NEW YORK -- Dover Corp.’s March quarter sales plunged 26% year-over-year as demand for its core products dried up.

The conglomerate, whose businesses run the gamut from fluid management to electronics manufacturing equipment, said first quarter earnings from continuing operations fell 59% to $61.1 million from a year ago. Revenue fell 26% to $1.4 billion, hurt by a decline in core business revenue of 22%.

The firm took pretax restructuring charges of $35.2 million for the quarter. For the quarter, operating margins were slightly more than 10% and free cash flow was $83 million.

In a press release, Dover president and chief executive Robert Livingston said, "Orders, revenue and margins were all down due to significantly lower demand across most of our end-markets, especially in electronics assembly and infrastructure-related markets."

Order trends improved sequentially during the quarter, but Dover is "not expecting a meaningful recovery" in its end-markets for the balance of 2009, he said.

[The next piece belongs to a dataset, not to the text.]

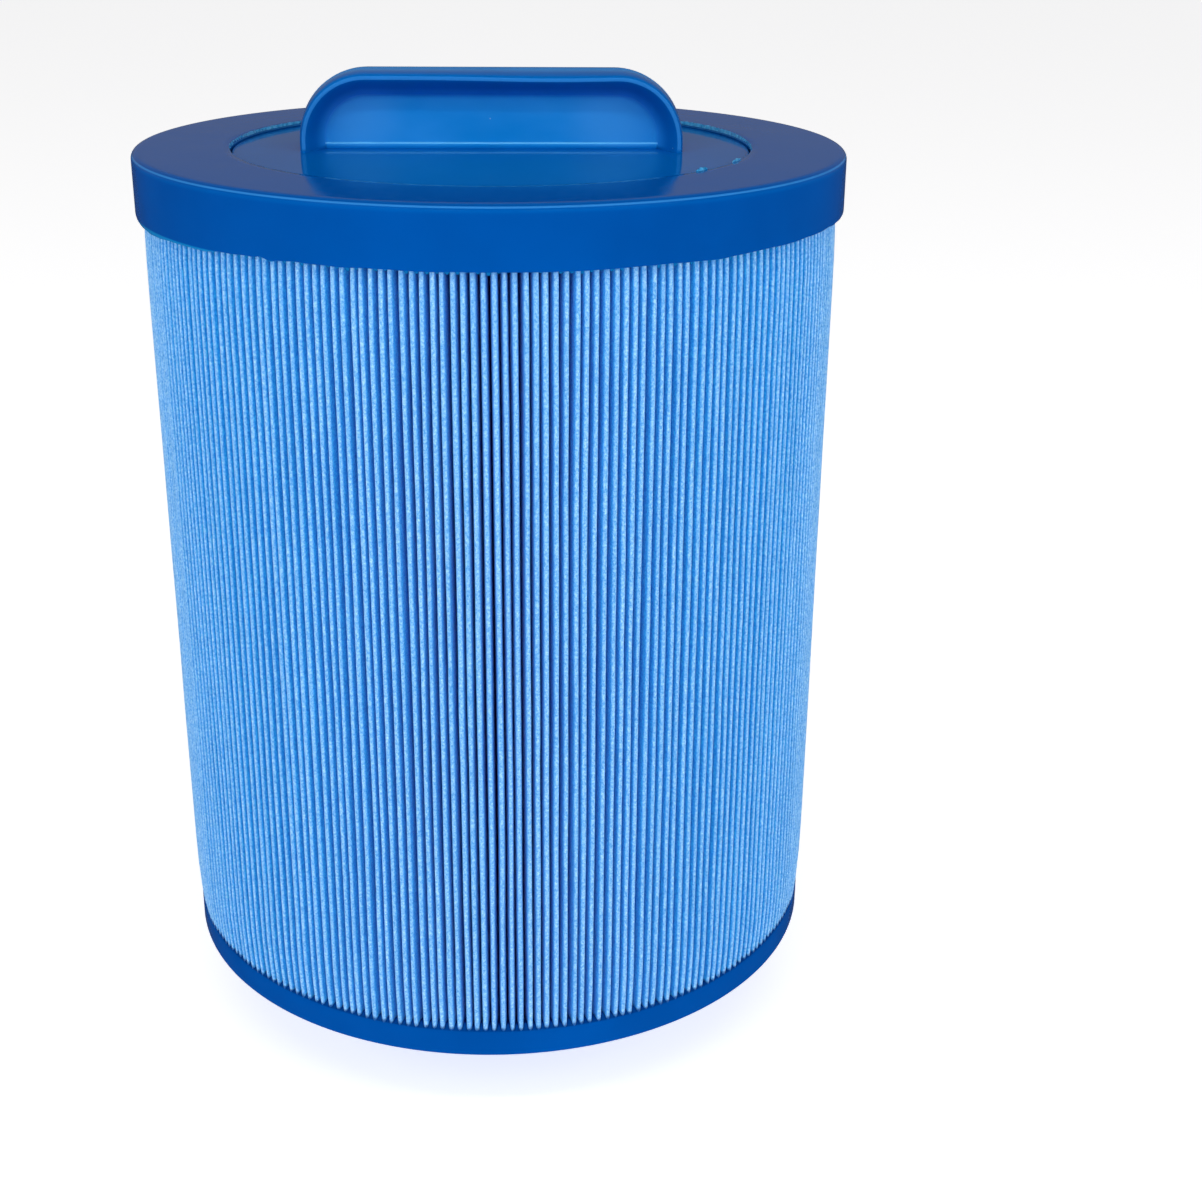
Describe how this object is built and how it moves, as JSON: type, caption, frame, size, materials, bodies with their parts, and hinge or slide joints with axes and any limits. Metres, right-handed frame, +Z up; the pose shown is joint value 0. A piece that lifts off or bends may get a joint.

The company will shut 20 facilities this year and cut 4,800 jobs. The company plans to take further pretax restructuring charges of approximately $35 million, primarily in the second quarter.

Dover's electronic technologies segment, which includes DEK, OK International, Everett Charles Technologies, Ovation and other companies, posted double-digit sales and profit declines and an operating loss for the quarter. Electronic assembly is expected to remain weak through the second quarter, the company said.